→ **Your task**: Would you quote the material below in full and unchanged?

→ **Given material**:

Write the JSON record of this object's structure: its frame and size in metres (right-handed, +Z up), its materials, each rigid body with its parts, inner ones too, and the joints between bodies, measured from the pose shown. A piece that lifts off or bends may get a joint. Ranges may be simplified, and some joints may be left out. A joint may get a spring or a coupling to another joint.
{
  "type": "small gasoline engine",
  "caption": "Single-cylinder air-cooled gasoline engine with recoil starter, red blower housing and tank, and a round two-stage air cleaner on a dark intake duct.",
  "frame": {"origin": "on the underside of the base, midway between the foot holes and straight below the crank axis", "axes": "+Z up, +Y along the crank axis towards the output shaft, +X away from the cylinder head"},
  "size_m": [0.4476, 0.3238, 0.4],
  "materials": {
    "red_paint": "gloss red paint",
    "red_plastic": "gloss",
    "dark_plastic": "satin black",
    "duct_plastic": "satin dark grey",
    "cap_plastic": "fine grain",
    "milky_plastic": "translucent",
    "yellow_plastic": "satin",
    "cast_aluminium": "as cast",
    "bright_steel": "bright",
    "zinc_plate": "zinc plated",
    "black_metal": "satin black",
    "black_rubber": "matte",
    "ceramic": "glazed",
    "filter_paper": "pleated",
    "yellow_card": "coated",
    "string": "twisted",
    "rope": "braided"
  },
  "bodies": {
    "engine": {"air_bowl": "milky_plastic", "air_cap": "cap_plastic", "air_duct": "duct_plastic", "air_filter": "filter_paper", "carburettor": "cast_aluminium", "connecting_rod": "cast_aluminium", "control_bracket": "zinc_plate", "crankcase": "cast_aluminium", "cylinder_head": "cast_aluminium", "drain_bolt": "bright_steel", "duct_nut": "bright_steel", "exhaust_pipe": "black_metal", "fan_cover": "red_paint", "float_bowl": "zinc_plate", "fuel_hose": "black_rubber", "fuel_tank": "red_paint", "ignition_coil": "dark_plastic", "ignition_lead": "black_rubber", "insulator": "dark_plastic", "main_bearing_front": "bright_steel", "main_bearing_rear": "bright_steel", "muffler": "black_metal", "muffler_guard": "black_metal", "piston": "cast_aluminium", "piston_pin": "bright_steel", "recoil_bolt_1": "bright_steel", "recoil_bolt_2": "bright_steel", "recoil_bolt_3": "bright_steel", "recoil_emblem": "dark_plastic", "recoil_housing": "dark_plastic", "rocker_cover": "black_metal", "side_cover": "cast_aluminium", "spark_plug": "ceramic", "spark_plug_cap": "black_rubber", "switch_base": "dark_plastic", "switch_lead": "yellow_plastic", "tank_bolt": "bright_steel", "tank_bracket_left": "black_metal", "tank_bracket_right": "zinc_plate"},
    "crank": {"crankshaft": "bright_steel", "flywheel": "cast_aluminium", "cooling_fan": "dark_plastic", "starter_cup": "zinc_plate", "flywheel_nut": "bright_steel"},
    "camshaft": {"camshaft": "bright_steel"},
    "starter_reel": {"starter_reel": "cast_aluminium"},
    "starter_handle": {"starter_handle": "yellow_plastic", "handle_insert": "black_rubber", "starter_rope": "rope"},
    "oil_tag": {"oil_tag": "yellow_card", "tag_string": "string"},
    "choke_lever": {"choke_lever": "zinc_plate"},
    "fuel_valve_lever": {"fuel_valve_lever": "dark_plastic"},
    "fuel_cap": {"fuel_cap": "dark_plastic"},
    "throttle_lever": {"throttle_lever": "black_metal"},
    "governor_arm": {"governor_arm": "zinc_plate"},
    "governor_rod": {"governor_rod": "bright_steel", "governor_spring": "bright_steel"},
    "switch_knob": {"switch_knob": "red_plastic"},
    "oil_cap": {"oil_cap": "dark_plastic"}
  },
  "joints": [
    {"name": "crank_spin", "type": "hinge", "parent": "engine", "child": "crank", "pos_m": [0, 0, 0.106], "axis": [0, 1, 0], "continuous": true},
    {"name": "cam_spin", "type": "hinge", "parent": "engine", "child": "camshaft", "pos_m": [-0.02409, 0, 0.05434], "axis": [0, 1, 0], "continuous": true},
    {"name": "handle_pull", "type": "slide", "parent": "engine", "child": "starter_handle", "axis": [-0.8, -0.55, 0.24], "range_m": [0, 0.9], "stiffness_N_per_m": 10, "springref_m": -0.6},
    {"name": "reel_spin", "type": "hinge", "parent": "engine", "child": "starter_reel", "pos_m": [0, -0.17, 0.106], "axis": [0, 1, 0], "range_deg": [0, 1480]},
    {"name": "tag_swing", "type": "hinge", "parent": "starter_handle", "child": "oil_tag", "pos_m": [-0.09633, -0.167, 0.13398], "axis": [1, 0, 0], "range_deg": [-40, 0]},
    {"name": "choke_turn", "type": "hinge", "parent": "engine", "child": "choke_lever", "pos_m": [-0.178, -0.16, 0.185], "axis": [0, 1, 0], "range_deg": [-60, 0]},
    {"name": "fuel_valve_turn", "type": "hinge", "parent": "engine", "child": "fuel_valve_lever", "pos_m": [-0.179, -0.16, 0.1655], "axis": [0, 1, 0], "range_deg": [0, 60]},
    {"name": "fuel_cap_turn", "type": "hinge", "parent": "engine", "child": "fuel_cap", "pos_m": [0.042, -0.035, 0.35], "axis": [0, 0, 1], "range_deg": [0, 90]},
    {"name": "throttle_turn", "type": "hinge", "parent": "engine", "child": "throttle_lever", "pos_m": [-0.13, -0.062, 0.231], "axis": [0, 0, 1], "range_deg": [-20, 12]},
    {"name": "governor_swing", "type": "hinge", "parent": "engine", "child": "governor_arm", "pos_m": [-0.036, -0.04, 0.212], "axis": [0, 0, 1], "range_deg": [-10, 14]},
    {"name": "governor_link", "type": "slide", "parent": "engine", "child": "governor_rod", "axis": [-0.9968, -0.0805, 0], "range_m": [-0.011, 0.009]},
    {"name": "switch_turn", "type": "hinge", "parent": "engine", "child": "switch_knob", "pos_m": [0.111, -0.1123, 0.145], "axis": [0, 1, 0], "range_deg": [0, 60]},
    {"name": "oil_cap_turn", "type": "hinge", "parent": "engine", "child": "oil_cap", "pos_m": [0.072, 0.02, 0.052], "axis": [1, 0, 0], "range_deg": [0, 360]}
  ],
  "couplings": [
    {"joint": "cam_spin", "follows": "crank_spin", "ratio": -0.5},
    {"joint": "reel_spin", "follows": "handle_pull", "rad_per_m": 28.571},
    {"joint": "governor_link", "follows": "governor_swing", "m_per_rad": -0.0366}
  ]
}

→ **Correct output**:
Write the JSON record of this object's structure: its frame and size in metres (right-handed, +Z up), its materials, each rigid body with its parts, inner ones too, and the joints between bodies, measured from the pose shown. A piece that lifts off or bends may get a joint. Ranges may be simplified, and some joints may be left out. A joint may get a spring or a coupling to another joint.
{
  "type": "small gasoline engine",
  "caption": "Single-cylinder air-cooled gasoline engine with recoil starter, red blower housing and tank, and a round two-stage air cleaner on a dark intake duct.",
  "frame": {"origin": "on the underside of the base, midway between the foot holes and straight below the crank axis", "axes": "+Z up, +Y along the crank axis towards the output shaft, +X away from the cylinder head"},
  "size_m": [0.4476, 0.3238, 0.4],
  "materials": {
    "red_paint": "gloss red paint",
    "red_plastic": "gloss",
    "dark_plastic": "satin black",
    "duct_plastic": "satin dark grey",
    "cap_plastic": "fine grain",
    "milky_plastic": "translucent",
    "yellow_plastic": "satin",
    "cast_aluminium": "as cast",
    "bright_steel": "bright",
    "zinc_plate": "zinc plated",
    "black_metal": "satin black",
    "black_rubber": "matte",
    "ceramic": "glazed",
    "filter_paper": "pleated",
    "yellow_card": "coated",
    "string": "twisted",
    "rope": "braided"
  },
  "bodies": {
    "engine": {"air_bowl": "milky_plastic", "air_cap": "cap_plastic", "air_duct": "duct_plastic", "air_filter": "filter_paper", "carburettor": "cast_aluminium", "connecting_rod": "cast_aluminium", "control_bracket": "zinc_plate", "crankcase": "cast_aluminium", "cylinder_head": "cast_aluminium", "drain_bolt": "bright_steel", "duct_nut": "bright_steel", "exhaust_pipe": "black_metal", "fan_cover": "red_paint", "float_bowl": "zinc_plate", "fuel_hose": "black_rubber", "fuel_tank": "red_paint", "ignition_coil": "dark_plastic", "ignition_lead": "black_rubber", "insulator": "dark_plastic", "main_bearing_front": "bright_steel", "main_bearing_rear": "bright_steel", "muffler": "black_metal", "muffler_guard": "black_metal", "piston": "cast_aluminium", "piston_pin": "bright_steel", "recoil_bolt_1": "bright_steel", "recoil_bolt_2": "bright_steel", "recoil_bolt_3": "bright_steel", "recoil_emblem": "dark_plastic", "recoil_housing": "dark_plastic", "rocker_cover": "black_metal", "side_cover": "cast_aluminium", "spark_plug": "ceramic", "spark_plug_cap": "black_rubber", "switch_base": "dark_plastic", "switch_lead": "yellow_plastic", "tank_bolt": "bright_steel", "tank_bracket_left": "black_metal", "tank_bracket_right": "zinc_plate"},
    "crank": {"crankshaft": "bright_steel", "flywheel": "cast_aluminium", "cooling_fan": "dark_plastic", "starter_cup": "zinc_plate", "flywheel_nut": "bright_steel"},
    "camshaft": {"camshaft": "bright_steel"},
    "starter_reel": {"starter_reel": "cast_aluminium"},
    "starter_handle": {"starter_handle": "yellow_plastic", "handle_insert": "black_rubber", "starter_rope": "rope"},
    "oil_tag": {"oil_tag": "yellow_card", "tag_string": "string"},
    "choke_lever": {"choke_lever": "zinc_plate"},
    "fuel_valve_lever": {"fuel_valve_lever": "dark_plastic"},
    "fuel_cap": {"fuel_cap": "dark_plastic"},
    "throttle_lever": {"throttle_lever": "black_metal"},
    "governor_arm": {"governor_arm": "zinc_plate"},
    "governor_rod": {"governor_rod": "bright_steel", "governor_spring": "bright_steel"},
    "switch_knob": {"switch_knob": "red_plastic"},
    "oil_cap": {"oil_cap": "dark_plastic"}
  },
  "joints": [
    {"name": "crank_spin", "type": "hinge", "parent": "engine", "child": "crank", "pos_m": [0, 0, 0.106], "axis": [0, 1, 0], "continuous": true},
    {"name": "cam_spin", "type": "hinge", "parent": "engine", "child": "camshaft", "pos_m": [-0.02409, 0, 0.05434], "axis": [0, 1, 0], "continuous": true},
    {"name": "handle_pull", "type": "slide", "parent": "engine", "child": "starter_handle", "axis": [-0.8, -0.55, 0.24], "range_m": [0, 0.9], "stiffness_N_per_m": 10, "springref_m": -0.6},
    {"name": "reel_spin", "type": "hinge", "parent": "engine", "child": "starter_reel", "pos_m": [0, -0.17, 0.106], "axis": [0, 1, 0], "range_deg": [0, 1480]},
    {"name": "tag_swing", "type": "hinge", "parent": "starter_handle", "child": "oil_tag", "pos_m": [-0.09633, -0.167, 0.13398], "axis": [1, 0, 0], "range_deg": [-40, 0]},
    {"name": "choke_turn", "type": "hinge", "parent": "engine", "child": "choke_lever", "pos_m": [-0.178, -0.16, 0.185], "axis": [0, 1, 0], "range_deg": [-60, 0]},
    {"name": "fuel_valve_turn", "type": "hinge", "parent": "engine", "child": "fuel_valve_lever", "pos_m": [-0.179, -0.16, 0.1655], "axis": [0, 1, 0], "range_deg": [0, 60]},
    {"name": "fuel_cap_turn", "type": "hinge", "parent": "engine", "child": "fuel_cap", "pos_m": [0.042, -0.035, 0.35], "axis": [0, 0, 1], "range_deg": [0, 90]},
    {"name": "throttle_turn", "type": "hinge", "parent": "engine", "child": "throttle_lever", "pos_m": [-0.13, -0.062, 0.231], "axis": [0, 0, 1], "range_deg": [-20, 12]},
    {"name": "governor_swing", "type": "hinge", "parent": "engine", "child": "governor_arm", "pos_m": [-0.036, -0.04, 0.212], "axis": [0, 0, 1], "range_deg": [-10, 14]},
    {"name": "governor_link", "type": "slide", "parent": "engine", "child": "governor_rod", "axis": [-0.9968, -0.0805, 0], "range_m": [-0.011, 0.009]},
    {"name": "switch_turn", "type": "hinge", "parent": "engine", "child": "switch_knob", "pos_m": [0.111, -0.1123, 0.145], "axis": [0, 1, 0], "range_deg": [0, 60]},
    {"name": "oil_cap_turn", "type": "hinge", "parent": "engine", "child": "oil_cap", "pos_m": [0.072, 0.02, 0.052], "axis": [1, 0, 0], "range_deg": [0, 360]}
  ],
  "couplings": [
    {"joint": "cam_spin", "follows": "crank_spin", "ratio": -0.5},
    {"joint": "reel_spin", "follows": "handle_pull", "rad_per_m": 28.571},
    {"joint": "governor_link", "follows": "governor_swing", "m_per_rad": -0.0366}
  ]
}